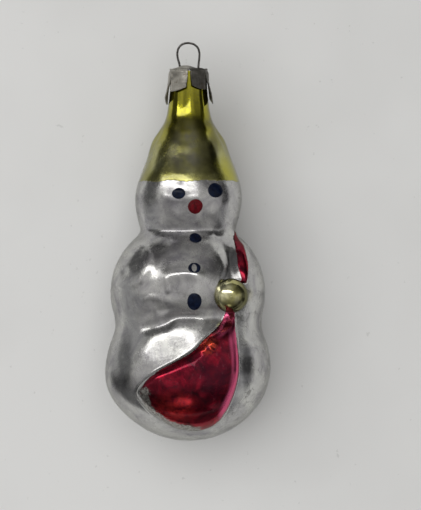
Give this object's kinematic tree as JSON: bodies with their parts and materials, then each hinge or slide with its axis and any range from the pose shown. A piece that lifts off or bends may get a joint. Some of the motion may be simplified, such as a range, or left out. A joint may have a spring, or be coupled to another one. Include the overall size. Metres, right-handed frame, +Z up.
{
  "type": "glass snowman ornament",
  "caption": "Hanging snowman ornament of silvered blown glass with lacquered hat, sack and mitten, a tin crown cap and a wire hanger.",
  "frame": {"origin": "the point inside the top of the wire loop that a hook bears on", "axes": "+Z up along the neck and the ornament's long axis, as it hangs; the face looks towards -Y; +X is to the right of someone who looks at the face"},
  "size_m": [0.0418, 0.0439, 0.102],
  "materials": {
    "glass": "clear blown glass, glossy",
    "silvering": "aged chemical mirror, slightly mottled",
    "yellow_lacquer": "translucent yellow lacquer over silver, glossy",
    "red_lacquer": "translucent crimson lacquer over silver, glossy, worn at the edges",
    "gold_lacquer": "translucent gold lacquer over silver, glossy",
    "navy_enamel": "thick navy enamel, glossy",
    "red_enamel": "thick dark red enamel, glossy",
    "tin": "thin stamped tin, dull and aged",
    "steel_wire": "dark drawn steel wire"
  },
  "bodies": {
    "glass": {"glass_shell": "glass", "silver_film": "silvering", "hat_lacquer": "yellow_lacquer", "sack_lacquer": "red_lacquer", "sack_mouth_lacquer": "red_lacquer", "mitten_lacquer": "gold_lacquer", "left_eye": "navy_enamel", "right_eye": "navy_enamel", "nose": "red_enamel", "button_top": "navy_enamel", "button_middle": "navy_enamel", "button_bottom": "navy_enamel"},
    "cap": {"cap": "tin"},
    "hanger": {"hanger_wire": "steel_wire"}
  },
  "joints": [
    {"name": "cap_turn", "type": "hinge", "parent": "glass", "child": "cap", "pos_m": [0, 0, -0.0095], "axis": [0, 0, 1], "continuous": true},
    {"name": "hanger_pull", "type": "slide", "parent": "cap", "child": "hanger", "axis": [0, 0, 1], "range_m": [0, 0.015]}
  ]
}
──────────
EXERCISE GOAL -> Copy down the whole of the data above, matching it exactly.

OUTPUT FOR THIS EXERCISE ->
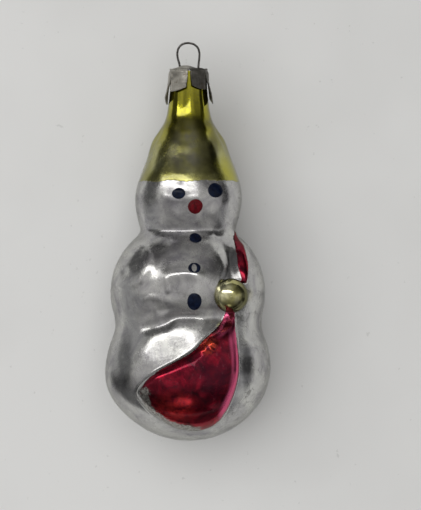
Give this object's kinematic tree as JSON: bodies with their parts and materials, then each hinge or slide with its axis and any range from the pose shown. A piece that lifts off or bends may get a joint. Some of the motion may be simplified, such as a range, or left out. A joint may have a spring, or be coupled to another one. Include the overall size. Metres, right-handed frame, +Z up.
{
  "type": "glass snowman ornament",
  "caption": "Hanging snowman ornament of silvered blown glass with lacquered hat, sack and mitten, a tin crown cap and a wire hanger.",
  "frame": {"origin": "the point inside the top of the wire loop that a hook bears on", "axes": "+Z up along the neck and the ornament's long axis, as it hangs; the face looks towards -Y; +X is to the right of someone who looks at the face"},
  "size_m": [0.0418, 0.0439, 0.102],
  "materials": {
    "glass": "clear blown glass, glossy",
    "silvering": "aged chemical mirror, slightly mottled",
    "yellow_lacquer": "translucent yellow lacquer over silver, glossy",
    "red_lacquer": "translucent crimson lacquer over silver, glossy, worn at the edges",
    "gold_lacquer": "translucent gold lacquer over silver, glossy",
    "navy_enamel": "thick navy enamel, glossy",
    "red_enamel": "thick dark red enamel, glossy",
    "tin": "thin stamped tin, dull and aged",
    "steel_wire": "dark drawn steel wire"
  },
  "bodies": {
    "glass": {"glass_shell": "glass", "silver_film": "silvering", "hat_lacquer": "yellow_lacquer", "sack_lacquer": "red_lacquer", "sack_mouth_lacquer": "red_lacquer", "mitten_lacquer": "gold_lacquer", "left_eye": "navy_enamel", "right_eye": "navy_enamel", "nose": "red_enamel", "button_top": "navy_enamel", "button_middle": "navy_enamel", "button_bottom": "navy_enamel"},
    "cap": {"cap": "tin"},
    "hanger": {"hanger_wire": "steel_wire"}
  },
  "joints": [
    {"name": "cap_turn", "type": "hinge", "parent": "glass", "child": "cap", "pos_m": [0, 0, -0.0095], "axis": [0, 0, 1], "continuous": true},
    {"name": "hanger_pull", "type": "slide", "parent": "cap", "child": "hanger", "axis": [0, 0, 1], "range_m": [0, 0.015]}
  ]
}